Secretary of State Mike Pompeo speaks during a news conference at the State Department in Washington, Wednesday, July 8, 2020.

Pompeo said additional visa restrictions are being placed on other Chinese Communist Party officials believed to be responsible for, or complicit in, the unjust detention or abuse of Uighurs, ethnic Kazakhs and members of other minority groups.

In recent years, the Chinese government has detained an estimated 1 million or more ethnic Turkic minorities. The ethnic minorities are held in internment camps and prisons where they are subjected to ideological discipline, forced to denounce their religion and language and physically abused. China has long suspected the Uighurs, who are mostly Muslim, of harboring separatist tendencies because of their distinct culture, language and religion.

China’s officially atheist Communist government at first denied the existence of the internment camps in Xinjiang, but now says they are vocational training facilities aimed at countering Muslim radicalism and separatist tendencies.
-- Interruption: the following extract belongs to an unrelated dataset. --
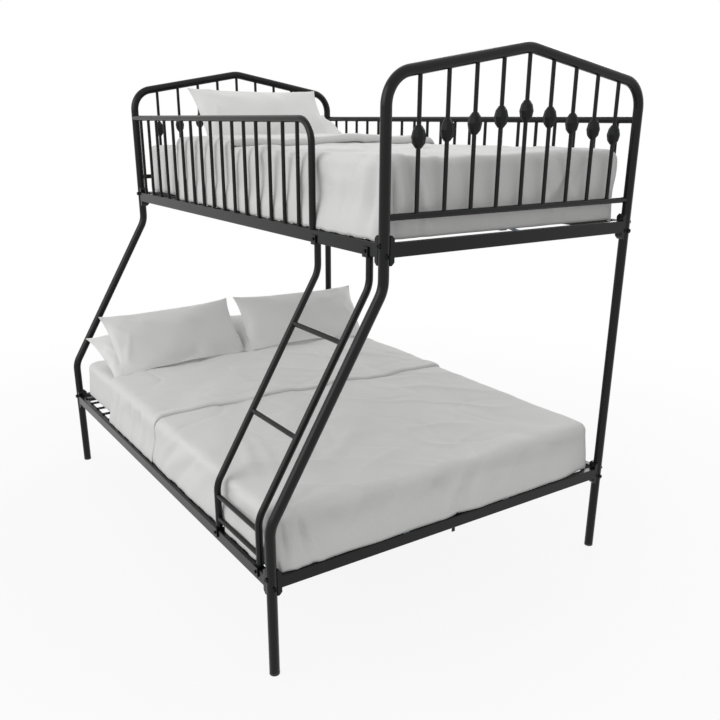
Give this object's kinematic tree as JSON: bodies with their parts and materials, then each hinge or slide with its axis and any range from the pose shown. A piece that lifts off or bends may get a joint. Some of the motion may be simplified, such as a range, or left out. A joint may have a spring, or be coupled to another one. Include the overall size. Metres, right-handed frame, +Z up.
{
  "type": "bunk bed",
  "caption": "Metal bunk bed, a narrow bunk over a wide one, with slanted front posts, a bent ladder, guard rails, peaked ends with knotted spindles, and bedding.",
  "frame": {"origin": "on the floor, midway between the four lower posts", "axes": "+X along the beds from the head end to the foot end, +Y from the ladder side to the back, +Z up"},
  "size_m": [1.972, 1.447, 1.798],
  "materials": {
    "black_powder_coat": "satin powder coat",
    "black_cast_knots": "satin powder coat",
    "black_zinc_steel": "semi-gloss",
    "plain_steel": "plain",
    "black_plastic": "matte",
    "grey_webbing": "woven",
    "fitted_sheet": "woven cotton",
    "duvet_cotton": "woven cotton",
    "pillow_cotton": "woven cotton"
  },
  "bodies": {
    "root": {"back_guard_rail": "black_powder_coat", "back_guard_spindles": "black_powder_coat", "centre_rail_bolts": "black_zinc_steel", "centre_rail_hooks": "black_powder_coat", "foot_caps": "black_plastic", "front_guard_frame": "black_powder_coat", "front_guard_spindles": "black_powder_coat", "ladder_bolts": "black_zinc_steel", "ladder_rungs": "black_powder_coat", "ladder_tabs": "black_powder_coat", "left_back_leg": "black_powder_coat", "left_end_crossbar": "black_powder_coat", "left_end_hoop": "black_powder_coat", "left_end_knots": "black_cast_knots", "left_end_spindles": "black_powder_coat", "left_front_leg": "black_powder_coat", "left_ladder_stile": "black_powder_coat", "leg_joint_sleeves": "plain_steel", "lower_back_rail": "black_powder_coat", "lower_back_strap": "grey_webbing", "lower_centre_rail": "black_powder_coat", "lower_duvet": "duvet_cotton", "lower_far_back_pillow": "pillow_cotton", "lower_far_front_pillow": "pillow_cotton", "lower_frame_bolts": "black_zinc_steel", "lower_front_rail": "black_powder_coat", "lower_front_strap": "grey_webbing", "lower_left_end_rail": "black_powder_coat", "lower_mattress": "fitted_sheet", "lower_near_back_pillow": "pillow_cotton", "lower_near_front_pillow": "pillow_cotton", "lower_rail_brackets": "black_powder_coat", "lower_right_end_rail": "black_powder_coat", "lower_slat_clips": "black_plastic", "lower_slat_rivets": "black_zinc_steel", "lower_slats": "black_powder_coat", "right_back_leg": "black_powder_coat", "right_end_crossbar": "black_powder_coat", "right_end_hoop": "black_powder_coat", "right_end_knots": "black_cast_knots", "right_end_spindles": "black_powder_coat", "right_front_leg": "black_powder_coat", "right_ladder_stile": "black_powder_coat", "upper_back_pillow": "pillow_cotton", "upper_back_rail": "black_powder_coat", "upper_duvet": "duvet_cotton", "upper_frame_bolts": "black_zinc_steel", "upper_front_pillow": "pillow_cotton", "upper_front_rail": "black_powder_coat", "upper_left_end_rail": "black_powder_coat", "upper_mattress": "fitted_sheet", "upper_rail_brackets": "black_powder_coat", "upper_right_end_rail": "black_powder_coat", "upper_slat_rivets": "black_zinc_steel", "upper_slats": "black_powder_coat", "upper_strap": "grey_webbing"}
  },
  "joints": []
}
China says Xinjiang has long been its territory and claims it is bringing prosperity and development to the vast, resource-rich region. Many among Xinjiang’s native ethnic groups say they are being denied economic options in favor of migrants from elsewhere in China and that their Muslim faith and unique culture and language are being gradually eradicated.

Last December, Xinjiang authorities announced that the camps had closed and all the detainees had “graduated,” a claim difficult to corroborate independently given tight surveillance and restrictions on reporting in the region. Some Uighurs and Kazakhs have told the AP that their relatives have been released, but many others say their loved ones remain in detention, were sentenced to prison or transferred to forced labor in factories.